▶ _Do this_
Beneath this instruction is a block of data; output from it exactly the lines that run from the one containing "long_place = Pos(0, REAR_ROW_Y, row_z(5))" through the one containing "before = set(bpy.data.objects)", inclusive.

▶ _Recorded information_

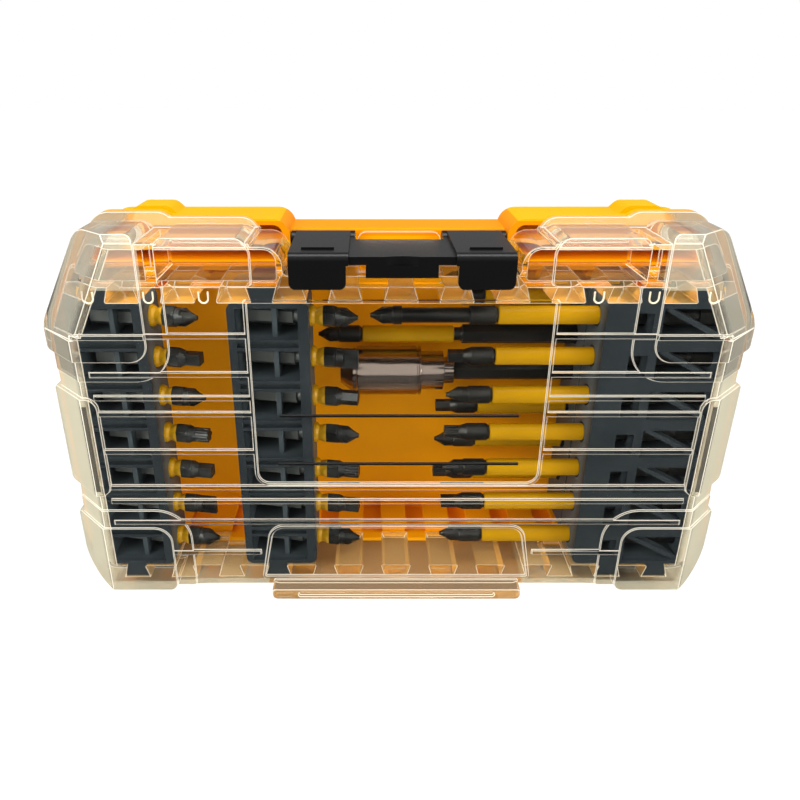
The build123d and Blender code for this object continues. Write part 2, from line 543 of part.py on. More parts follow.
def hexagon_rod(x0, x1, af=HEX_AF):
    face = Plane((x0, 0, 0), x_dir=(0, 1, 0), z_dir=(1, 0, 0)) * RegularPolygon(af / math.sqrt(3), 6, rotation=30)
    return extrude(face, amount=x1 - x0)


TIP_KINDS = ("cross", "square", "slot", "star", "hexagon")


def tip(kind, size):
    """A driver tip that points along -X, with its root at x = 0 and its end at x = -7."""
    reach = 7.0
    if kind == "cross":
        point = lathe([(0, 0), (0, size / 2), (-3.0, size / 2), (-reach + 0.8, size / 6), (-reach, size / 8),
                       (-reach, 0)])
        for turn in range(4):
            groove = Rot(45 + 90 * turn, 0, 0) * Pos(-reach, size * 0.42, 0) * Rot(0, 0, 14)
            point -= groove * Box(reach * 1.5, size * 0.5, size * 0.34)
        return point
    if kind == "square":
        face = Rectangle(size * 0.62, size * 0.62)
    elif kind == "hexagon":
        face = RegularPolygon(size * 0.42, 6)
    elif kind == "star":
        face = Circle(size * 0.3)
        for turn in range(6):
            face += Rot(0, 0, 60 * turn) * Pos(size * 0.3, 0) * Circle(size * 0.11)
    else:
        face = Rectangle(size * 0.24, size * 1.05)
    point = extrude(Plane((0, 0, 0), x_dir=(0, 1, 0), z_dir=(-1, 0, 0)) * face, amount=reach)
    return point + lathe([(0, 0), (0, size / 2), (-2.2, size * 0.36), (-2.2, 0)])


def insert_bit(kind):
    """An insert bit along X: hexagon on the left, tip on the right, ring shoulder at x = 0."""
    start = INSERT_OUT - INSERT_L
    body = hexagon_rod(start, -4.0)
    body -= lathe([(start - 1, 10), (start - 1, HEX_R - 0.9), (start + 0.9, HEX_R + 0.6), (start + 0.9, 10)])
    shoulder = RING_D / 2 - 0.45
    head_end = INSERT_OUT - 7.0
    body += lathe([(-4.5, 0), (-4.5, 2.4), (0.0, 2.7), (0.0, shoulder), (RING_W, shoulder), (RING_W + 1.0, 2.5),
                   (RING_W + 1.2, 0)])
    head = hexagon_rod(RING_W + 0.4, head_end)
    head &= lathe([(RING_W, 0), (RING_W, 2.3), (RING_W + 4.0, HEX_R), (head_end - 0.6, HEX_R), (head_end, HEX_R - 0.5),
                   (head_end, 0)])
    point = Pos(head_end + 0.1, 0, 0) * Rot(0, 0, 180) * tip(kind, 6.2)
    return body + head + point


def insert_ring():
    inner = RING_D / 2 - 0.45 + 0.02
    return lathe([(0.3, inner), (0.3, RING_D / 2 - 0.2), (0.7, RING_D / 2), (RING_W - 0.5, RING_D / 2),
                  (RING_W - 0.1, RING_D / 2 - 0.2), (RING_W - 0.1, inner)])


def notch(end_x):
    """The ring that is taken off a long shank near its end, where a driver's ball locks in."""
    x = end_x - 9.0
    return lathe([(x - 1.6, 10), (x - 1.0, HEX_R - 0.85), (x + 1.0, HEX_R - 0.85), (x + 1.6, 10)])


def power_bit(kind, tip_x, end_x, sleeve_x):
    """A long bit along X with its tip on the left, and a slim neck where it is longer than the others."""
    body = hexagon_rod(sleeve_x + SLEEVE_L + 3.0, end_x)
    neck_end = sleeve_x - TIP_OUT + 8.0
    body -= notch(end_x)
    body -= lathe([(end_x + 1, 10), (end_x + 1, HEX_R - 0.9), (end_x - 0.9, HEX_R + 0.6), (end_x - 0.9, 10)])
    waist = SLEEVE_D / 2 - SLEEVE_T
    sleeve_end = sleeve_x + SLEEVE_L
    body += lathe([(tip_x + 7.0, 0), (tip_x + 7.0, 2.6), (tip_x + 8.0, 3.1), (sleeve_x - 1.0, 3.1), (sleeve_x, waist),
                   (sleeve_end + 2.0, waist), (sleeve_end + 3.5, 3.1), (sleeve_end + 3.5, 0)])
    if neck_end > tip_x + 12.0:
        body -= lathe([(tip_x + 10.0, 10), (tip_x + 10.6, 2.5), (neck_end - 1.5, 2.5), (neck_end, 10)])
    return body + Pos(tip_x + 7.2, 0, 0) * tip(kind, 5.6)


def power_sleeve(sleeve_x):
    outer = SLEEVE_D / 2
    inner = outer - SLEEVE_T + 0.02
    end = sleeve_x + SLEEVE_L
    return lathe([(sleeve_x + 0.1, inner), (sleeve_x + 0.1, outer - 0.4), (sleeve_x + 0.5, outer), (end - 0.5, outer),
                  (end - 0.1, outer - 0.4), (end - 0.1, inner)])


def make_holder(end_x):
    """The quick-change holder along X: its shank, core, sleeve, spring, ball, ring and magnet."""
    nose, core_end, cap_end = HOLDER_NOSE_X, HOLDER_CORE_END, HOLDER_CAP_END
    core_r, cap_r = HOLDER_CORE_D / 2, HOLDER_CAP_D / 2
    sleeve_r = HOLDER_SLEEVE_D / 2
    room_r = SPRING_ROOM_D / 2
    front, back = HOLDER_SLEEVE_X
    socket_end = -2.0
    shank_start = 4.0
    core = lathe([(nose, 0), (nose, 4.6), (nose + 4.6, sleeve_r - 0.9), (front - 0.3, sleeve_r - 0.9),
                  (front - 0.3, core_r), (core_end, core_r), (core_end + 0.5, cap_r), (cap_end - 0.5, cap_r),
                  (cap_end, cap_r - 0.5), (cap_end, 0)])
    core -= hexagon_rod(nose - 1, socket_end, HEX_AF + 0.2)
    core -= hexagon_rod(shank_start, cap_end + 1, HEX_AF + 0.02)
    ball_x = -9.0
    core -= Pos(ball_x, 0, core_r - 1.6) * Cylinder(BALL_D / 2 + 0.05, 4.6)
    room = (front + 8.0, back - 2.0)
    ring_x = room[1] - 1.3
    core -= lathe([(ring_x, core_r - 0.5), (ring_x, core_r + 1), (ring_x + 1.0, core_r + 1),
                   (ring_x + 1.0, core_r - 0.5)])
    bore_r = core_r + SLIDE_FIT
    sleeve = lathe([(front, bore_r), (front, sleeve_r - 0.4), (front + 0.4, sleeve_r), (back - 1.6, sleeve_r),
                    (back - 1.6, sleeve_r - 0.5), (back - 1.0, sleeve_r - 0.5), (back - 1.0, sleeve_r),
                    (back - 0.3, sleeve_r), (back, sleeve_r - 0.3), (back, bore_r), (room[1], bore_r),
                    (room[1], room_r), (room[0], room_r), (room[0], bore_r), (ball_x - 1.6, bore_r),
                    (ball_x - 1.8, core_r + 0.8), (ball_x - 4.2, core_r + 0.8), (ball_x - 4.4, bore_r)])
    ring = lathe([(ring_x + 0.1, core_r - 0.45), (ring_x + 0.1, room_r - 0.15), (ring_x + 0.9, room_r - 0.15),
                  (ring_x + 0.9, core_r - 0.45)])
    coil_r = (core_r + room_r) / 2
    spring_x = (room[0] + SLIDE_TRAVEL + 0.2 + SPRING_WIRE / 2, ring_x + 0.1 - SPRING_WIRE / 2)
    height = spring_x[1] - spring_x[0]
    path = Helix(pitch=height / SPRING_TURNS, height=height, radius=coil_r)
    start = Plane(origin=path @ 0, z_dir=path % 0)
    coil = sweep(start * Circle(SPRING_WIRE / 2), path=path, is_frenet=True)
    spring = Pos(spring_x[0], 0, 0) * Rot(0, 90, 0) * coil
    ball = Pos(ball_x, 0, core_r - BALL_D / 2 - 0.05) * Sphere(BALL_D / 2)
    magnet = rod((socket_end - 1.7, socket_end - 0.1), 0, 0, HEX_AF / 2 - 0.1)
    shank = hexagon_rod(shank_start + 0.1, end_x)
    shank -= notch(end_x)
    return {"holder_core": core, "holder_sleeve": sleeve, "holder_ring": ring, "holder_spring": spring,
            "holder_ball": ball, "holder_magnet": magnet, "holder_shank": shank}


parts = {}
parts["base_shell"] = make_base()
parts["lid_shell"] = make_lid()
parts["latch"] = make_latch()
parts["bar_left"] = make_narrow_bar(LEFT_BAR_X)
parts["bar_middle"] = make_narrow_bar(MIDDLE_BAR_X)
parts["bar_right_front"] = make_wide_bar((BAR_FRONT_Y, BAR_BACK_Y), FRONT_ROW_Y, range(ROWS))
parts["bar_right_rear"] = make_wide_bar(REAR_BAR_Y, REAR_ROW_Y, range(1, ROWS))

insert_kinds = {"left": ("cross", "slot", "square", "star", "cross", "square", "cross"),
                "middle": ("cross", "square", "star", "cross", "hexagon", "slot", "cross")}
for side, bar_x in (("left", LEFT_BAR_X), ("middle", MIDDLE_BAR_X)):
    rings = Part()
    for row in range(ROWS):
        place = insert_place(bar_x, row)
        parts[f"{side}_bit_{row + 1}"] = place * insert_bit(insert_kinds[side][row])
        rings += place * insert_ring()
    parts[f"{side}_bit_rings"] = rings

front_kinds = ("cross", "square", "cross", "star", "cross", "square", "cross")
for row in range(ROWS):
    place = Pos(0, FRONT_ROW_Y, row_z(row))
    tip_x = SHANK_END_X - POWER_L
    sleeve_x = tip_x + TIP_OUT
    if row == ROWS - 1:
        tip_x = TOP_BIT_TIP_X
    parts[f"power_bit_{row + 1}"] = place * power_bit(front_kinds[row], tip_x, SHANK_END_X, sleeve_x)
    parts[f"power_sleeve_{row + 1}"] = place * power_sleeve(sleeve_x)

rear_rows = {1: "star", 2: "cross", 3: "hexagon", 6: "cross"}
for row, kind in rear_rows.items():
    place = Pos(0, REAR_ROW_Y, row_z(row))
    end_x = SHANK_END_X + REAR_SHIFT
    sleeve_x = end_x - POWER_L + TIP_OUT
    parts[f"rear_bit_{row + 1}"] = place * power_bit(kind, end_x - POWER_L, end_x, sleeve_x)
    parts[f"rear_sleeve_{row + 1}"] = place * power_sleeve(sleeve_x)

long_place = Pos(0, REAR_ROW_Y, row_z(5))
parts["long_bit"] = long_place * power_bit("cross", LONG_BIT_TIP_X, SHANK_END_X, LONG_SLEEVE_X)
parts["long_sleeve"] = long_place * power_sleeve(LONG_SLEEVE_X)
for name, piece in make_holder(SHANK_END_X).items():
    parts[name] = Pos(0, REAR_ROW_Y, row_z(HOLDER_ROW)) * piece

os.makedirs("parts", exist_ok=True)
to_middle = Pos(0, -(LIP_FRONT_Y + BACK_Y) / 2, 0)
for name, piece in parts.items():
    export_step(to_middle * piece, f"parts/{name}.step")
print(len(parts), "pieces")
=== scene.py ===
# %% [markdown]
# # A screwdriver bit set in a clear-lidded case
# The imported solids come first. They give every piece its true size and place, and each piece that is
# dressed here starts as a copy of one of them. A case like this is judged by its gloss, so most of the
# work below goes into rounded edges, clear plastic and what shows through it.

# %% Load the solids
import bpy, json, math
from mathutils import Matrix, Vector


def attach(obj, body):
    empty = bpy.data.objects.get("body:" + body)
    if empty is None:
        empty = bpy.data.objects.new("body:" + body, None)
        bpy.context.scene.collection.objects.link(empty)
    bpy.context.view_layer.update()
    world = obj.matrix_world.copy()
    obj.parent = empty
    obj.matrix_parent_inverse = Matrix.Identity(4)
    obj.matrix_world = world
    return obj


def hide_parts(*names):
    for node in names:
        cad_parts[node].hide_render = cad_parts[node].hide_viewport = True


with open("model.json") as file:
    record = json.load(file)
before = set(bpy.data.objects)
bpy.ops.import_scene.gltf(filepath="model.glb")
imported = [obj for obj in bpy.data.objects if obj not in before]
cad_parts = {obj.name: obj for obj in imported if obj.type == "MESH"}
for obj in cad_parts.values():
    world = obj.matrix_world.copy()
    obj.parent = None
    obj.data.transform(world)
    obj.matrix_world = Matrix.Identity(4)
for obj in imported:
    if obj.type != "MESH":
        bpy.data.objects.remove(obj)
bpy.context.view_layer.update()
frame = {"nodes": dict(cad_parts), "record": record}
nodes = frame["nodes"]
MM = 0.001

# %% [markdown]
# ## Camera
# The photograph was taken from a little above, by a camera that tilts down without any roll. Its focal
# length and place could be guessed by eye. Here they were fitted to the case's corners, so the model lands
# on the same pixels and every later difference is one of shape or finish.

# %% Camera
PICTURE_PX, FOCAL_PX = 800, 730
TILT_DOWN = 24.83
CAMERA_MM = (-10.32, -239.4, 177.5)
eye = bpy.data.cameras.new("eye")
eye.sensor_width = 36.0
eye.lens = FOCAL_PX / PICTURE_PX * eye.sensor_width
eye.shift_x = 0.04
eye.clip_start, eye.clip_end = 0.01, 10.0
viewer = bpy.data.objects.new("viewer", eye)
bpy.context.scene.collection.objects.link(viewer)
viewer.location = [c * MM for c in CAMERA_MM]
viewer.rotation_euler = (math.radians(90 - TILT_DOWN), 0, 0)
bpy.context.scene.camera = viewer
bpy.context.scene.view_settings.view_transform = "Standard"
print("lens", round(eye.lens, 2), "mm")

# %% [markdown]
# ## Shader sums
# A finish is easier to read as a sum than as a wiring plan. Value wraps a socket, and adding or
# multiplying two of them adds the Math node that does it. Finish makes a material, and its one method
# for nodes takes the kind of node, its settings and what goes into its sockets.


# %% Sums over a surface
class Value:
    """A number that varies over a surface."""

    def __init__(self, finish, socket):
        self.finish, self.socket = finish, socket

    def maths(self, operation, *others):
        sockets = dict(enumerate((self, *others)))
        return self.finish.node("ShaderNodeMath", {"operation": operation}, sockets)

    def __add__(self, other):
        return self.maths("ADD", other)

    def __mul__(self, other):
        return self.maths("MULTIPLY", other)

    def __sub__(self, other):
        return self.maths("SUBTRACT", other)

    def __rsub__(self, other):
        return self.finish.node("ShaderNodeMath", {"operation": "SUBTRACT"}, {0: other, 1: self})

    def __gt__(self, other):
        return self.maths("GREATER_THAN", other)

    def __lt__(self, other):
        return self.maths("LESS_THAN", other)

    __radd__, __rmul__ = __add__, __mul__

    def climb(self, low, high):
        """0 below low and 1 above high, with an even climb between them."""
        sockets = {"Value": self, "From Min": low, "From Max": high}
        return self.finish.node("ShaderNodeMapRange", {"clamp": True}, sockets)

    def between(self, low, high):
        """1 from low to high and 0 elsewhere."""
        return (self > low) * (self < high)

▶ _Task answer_
long_place = Pos(0, REAR_ROW_Y, row_z(5))
parts["long_bit"] = long_place * power_bit("cross", LONG_BIT_TIP_X, SHANK_END_X, LONG_SLEEVE_X)
parts["long_sleeve"] = long_place * power_sleeve(LONG_SLEEVE_X)
for name, piece in make_holder(SHANK_END_X).items():
    parts[name] = Pos(0, REAR_ROW_Y, row_z(HOLDER_ROW)) * piece

os.makedirs("parts", exist_ok=True)
to_middle = Pos(0, -(LIP_FRONT_Y + BACK_Y) / 2, 0)
for name, piece in parts.items():
    export_step(to_middle * piece, f"parts/{name}.step")
print(len(parts), "pieces")
=== scene.py ===
# %% [markdown]
# # A screwdriver bit set in a clear-lidded case
# The imported solids come first. They give every piece its true size and place, and each piece that is
# dressed here starts as a copy of one of them. A case like this is judged by its gloss, so most of the
# work below goes into rounded edges, clear plastic and what shows through it.

# %% Load the solids
import bpy, json, math
from mathutils import Matrix, Vector


def attach(obj, body):
    empty = bpy.data.objects.get("body:" + body)
    if empty is None:
        empty = bpy.data.objects.new("body:" + body, None)
        bpy.context.scene.collection.objects.link(empty)
    bpy.context.view_layer.update()
    world = obj.matrix_world.copy()
    obj.parent = empty
    obj.matrix_parent_inverse = Matrix.Identity(4)
    obj.matrix_world = world
    return obj


def hide_parts(*names):
    for node in names:
        cad_parts[node].hide_render = cad_parts[node].hide_viewport = True


with open("model.json") as file:
    record = json.load(file)
before = set(bpy.data.objects)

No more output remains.